Feynman's inscription alludes to the process of writing his own book, in which the stories were recorded by his friend and drumming partner Ralph Leighton over seven years and then transcribed.


Lewine was known as a champion for the rights of women journalists throughout the 1950's, 60's, and 70s and worked to fight discrimination. Growing up near Feynman and his sister in Far Rockaway, Lewine was assigned to the White House in 1956 as a reporter covering the activities of first ladies and Washington society. In 1965, the same year Feynman won the Nobel Prize for Physics, Lewine became the first full-time female White House correspondent.
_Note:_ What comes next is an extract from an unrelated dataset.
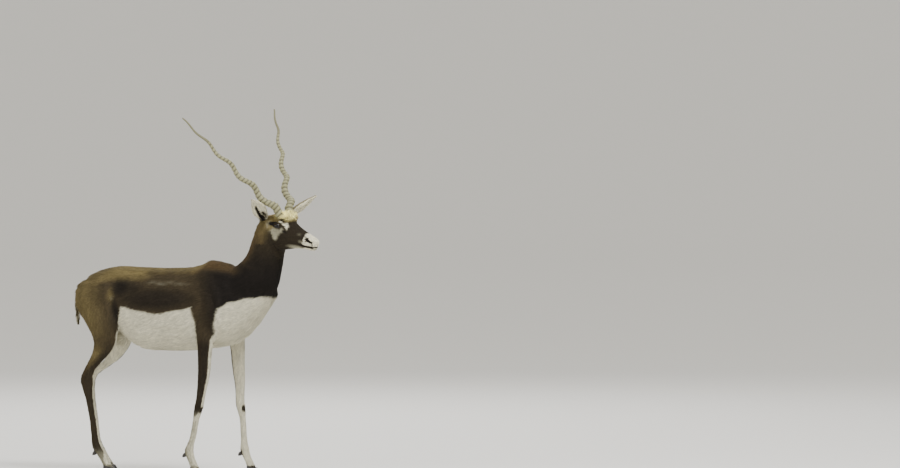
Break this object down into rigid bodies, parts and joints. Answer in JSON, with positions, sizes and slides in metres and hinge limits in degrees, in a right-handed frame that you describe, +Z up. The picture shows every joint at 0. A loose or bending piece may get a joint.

In an unpublished letter to Feynman dated October 23, 1965, Lewine wrote "I have spread the word all over washington (sic)-- including the White House that I am a close relative of the Nobel Prize winner-- and I am basking in glittering reflected glory. ...'three cheers for richard feynman (sic)----and his cousins and his sisters and his aunts.' ... Aside from clucking like [I'd] won the prize myself, I have been busy at the White House with LBJ's gall bladder." (Courtesy family of Joan Feynman).


Just over a decade later, she joined the administration of President Jimmy Carter and became the Department of Transportation's deputy director of public affairs in 1977. After Carter left office, Lewine joined the Cable News Network as an assignment producer and field producer at the age of 60. As her professional career, her letter, and Feynman's inscription suggest, she had many colorful stories to tell.


Signed copies of this book are NOTORIOUSLY RARE; inscribed copies are rarer still; and copies inscribed to interesting, identifiable individuals are rarest of all. Indeed Feynman’s signature has become something of a ‘Feynman story’ of its own: The famous physicist, it seems, who understood so much, could never understand why people collect autographs. He asked one collector, “Could you please write and explain it to me?” To another he wrote, “I’m sorry to have to inform you that I do not send autographs”; and then he signed the letter, thereby sending an autograph. He even made a bet, once, on how many times he would have to sign his name in connection with a certain speaking engagement. He lost. Requests for Feynman’s signature were referred routinely to his secretary, who returned instead a printed card saying firmly that “Professor Feynman has found it necessary to refuse all requests for autographs”. The result of all this is that Feynman’s signature is very rare indeed, and highly prized. More than half a million copies of this book have been sold in twenty languages or more.